北海道に農場開設の目的をもって、阿部興人が原文右衛門と共に十四年八月二十六日に来道した。阿部は諸所の調査と視察をしながら九月十一日に札幌に到着した。札幌では十四日に早山清太郎の案内で篠路村を巡覧したが、「篠路村属地一覧、中間ノ樹枝ヲ挙ク、四方ノ景況ヲ見ル、四面広漠平原其幾千万町歩ナルヲ不知、地味ハ頗ル膏腴(こうゆ)、葭(よし)・葦(あし)・青草蓊々(おうおう)蒼々(そうそう)タリ」と、草木の繁茂するところが一目で気に入り、さっそく十五日に地所払下の出願をなし、翌十六日に離札し小樽に向かっている(阿部興人 日誌 道図)。

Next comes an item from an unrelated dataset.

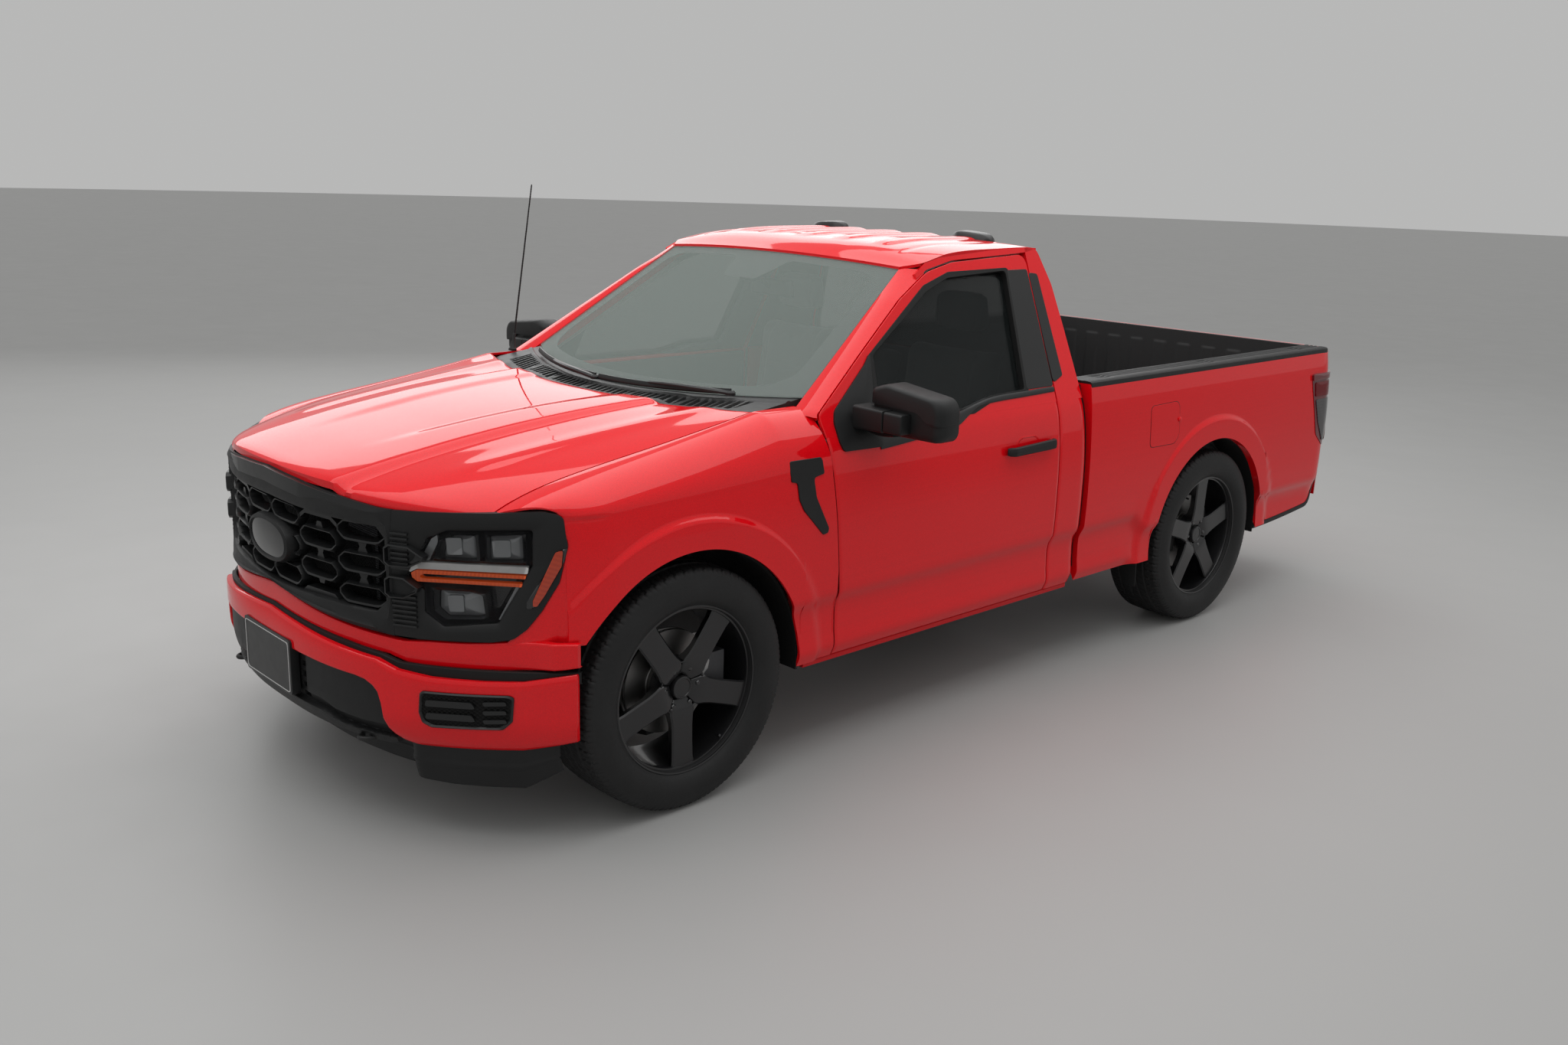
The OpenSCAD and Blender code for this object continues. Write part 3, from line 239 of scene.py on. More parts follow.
def rounded(corners, r, n=5):
    """A flat outline with its corners rounded to radius r, or to one radius for each corner."""
    c = np.asarray(corners, float)
    r = np.broadcast_to(np.asarray(r, float), len(c))[:, None]
    back, ahead = np.roll(c, 1, 0) - c, np.roll(c, -1, 0) - c
    lb, la = np.linalg.norm(back, axis=1)[:, None], np.linalg.norm(ahead, axis=1)[:, None]
    back, ahead = back / lb, ahead / la
    half = np.arccos(np.clip((back * ahead).sum(1), -1, 1))[:, None] / 2
    reach = np.minimum(r / np.tan(half), 0.48 * np.minimum(lb, la))
    k = np.linspace(0, 1, n)[None, :, None]
    a, b = (c + back * reach)[:, None], (c + ahead * reach)[:, None]
    # Points of a quadratic curve from one tangent point to the other
    return ((1 - k) ** 2 * a + 2 * k * (1 - k) * c[:, None] + k**2 * b).reshape(-1, 2)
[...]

この年(十四年)十二月に出した『地所御払下願』(札幌県治類典 道文九六〇四)では、二四人の連署をもって二四〇万坪を出願している。このうち一四人は板野郡、七人は名東郡(みょうどうぐん)の人で、板野郡は現在の鳴門市域、名東郡は徳島市域の人が多い。『徳島興産社申合条件要項』によると「立社体裁」は、本社を名東郡堀裏町(現徳島市)員番一〇三番地に、出張所を篠路村においた。同社は「親戚朋友ノニ十四名同盟ヲ以テ結社」され、十五年二月から二十年十二月までに開墾事業を行い、成功後は分配するものとされた。資本金は二万四〇〇〇円で、地所一〇万坪につき一〇〇〇円の出資としている。興産社では十五年四月に瀧本五郎以下二二人が、一戸につき一〇万坪の地所割渡を四月二十五日に出願した。瀧本がひきつれてきた農民の出身地は板野郡一四人、名東郡が六人であった。
瀧本五郎は板野郡木津村(現鳴門市)の出身で、のちに北海道毎日新聞を創業した阿部宇之八の実父にあたる。天保七年(一八三六)生まれで、農業のかたわら酒造業や材木店を営み、村の総代をつとめ人望の厚い人であった。北海道への移住と開墾は阿部興人(瀧本五郎の実弟)の提唱になり、興産社の社長には興人、副社長には瀧本五郎、取締役人には原文吉(文右衛門)がついた。移住は原が農民五人と獣医一人を連れて四月十日に、瀧本は農民一七人をつれて二十日に篠路村入りした(阿部宇之八 故瀧本五郎大人 北海道毎日新聞 明治三十三年五月十日~六月一日)。
興産社による移住は瀧本五郎が郷里の人びとを勧誘して行ったものだが、その後も興産社では小作人を増やしていった。そのうち多くが徳島県出身者であった(第六編三章一節参照)。